PROVIDED MATERIAL →
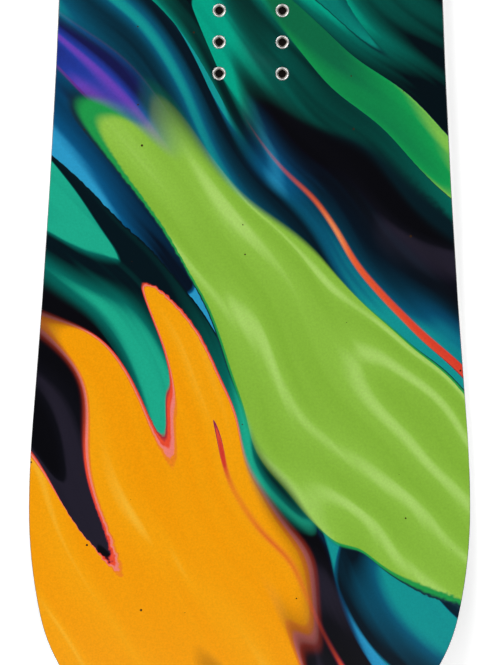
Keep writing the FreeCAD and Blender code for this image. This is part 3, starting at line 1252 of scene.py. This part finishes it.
@dataclass
class InsertGrid:
    """Where the inserts stand: rows and columns under either foot."""

    rows: int = 4
    columns: int = 2
    row_pitch: float = 20 * MM
    column_pitch: float = 40 * MM
    first_row: float = 240 * MM
    hole_sides: int = 48
    cutter_length: float = 20 * MM

    def sizes(self) -> dict[str, float]:
        """Value of each named input that the grid's trees share."""
        return {"Rows": self.rows, "Columns": self.columns, "Row Pitch": self.row_pitch,
                "Column Pitch": self.column_pitch, "First Row": self.first_row}

    @staticmethod
    def add_places(tree: Tree, given: Node) -> Node:
        """Add the nodes that make a vertex for every insert.

        Args:
            tree: The tree.
            given: Its group input node.

        Returns:
            Node that gives the vertices under both feet.
        """
        spans = []
        for count, pitch in (("Columns", "Column Pitch"), ("Rows", "Row Pitch")):
            gaps = add(tree, "Math", given.outputs[count], 1.0, operation="SUBTRACT")
            spans.append(add(tree, "Math", gaps, given.outputs[pitch], operation="MULTIPLY"))
        grid = add(tree, "GeometryNodeMeshGrid", {
            "Size X": spans[0], "Size Y": spans[1], "Vertices X": given.outputs["Columns"],
            "Vertices Y": given.outputs["Rows"],
        })
        centre = add(tree, "Math", spans[1], 0.5, given.outputs["First Row"], operation="MULTIPLY_ADD")
        feet = add(tree, "GeometryNodeJoinGeometry")
        for end in (1.0, -1.0):
            away = add(tree, "Math", centre, end, operation="MULTIPLY")
            shift = add(tree, "CombineXYZ", {"Y": away})
            foot = add(tree, "GeometryNodeTransform", {"Geometry": grid, "Translation": shift})
            tree.links.new(foot.outputs[0], feet.inputs[0])
        return feet

    def perforate(self, piece: bpy.types.Object, hole_radius: float) -> None:
        """Cut a round hole through a flat layer of the deck at every insert.

        Args:
            piece: The flat layer, whose heights count from the core's top.
            hole_radius: Radius of the holes.
        """
        sizes = {**self.sizes(), "Hole Radius": hole_radius}
        tree, given = open_tree("holes for the inserts", sizes)
        cutter = add(tree, "GeometryNodeMeshCylinder", {
            "Vertices": self.hole_sides, "Radius": given.outputs["Hole Radius"],
            "Depth": self.cutter_length,
        })
        cutters = add(tree, "GeometryNodeInstanceOnPoints", {
            "Points": self.add_places(tree, given), "Instance": cutter,
        })
        holed = add(tree, "GeometryNodeMeshBoolean", {
            "Mesh 1": given.outputs["Geometry"],
            "Mesh 2": add(tree, "GeometryNodeRealizeInstances", cutters),
        }, operation="DIFFERENCE", solver="EXACT")
        marked = add(tree, "GeometryNodeStoreNamedAttribute", {
            "Geometry": holed, "Name": "on_deck", "Value": 1.0,
        }, data_type="FLOAT", domain="POINT")
        close_tree(tree, given, marked)
        bake(piece, tree, sizes)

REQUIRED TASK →
Reproduce exactly, please, only the lines from the start of the data above to the line that contains "cutter_length: float = 20 * MM", with both ends kept.

THE COMPLETED TASK →
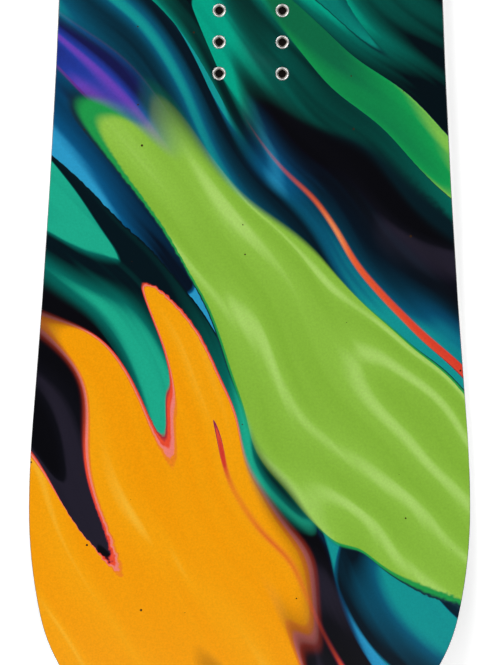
Keep writing the FreeCAD and Blender code for this image. This is part 3, starting at line 1252 of scene.py. This part finishes it.
@dataclass
class InsertGrid:
    """Where the inserts stand: rows and columns under either foot."""

    rows: int = 4
    columns: int = 2
    row_pitch: float = 20 * MM
    column_pitch: float = 40 * MM
    first_row: float = 240 * MM
    hole_sides: int = 48
    cutter_length: float = 20 * MM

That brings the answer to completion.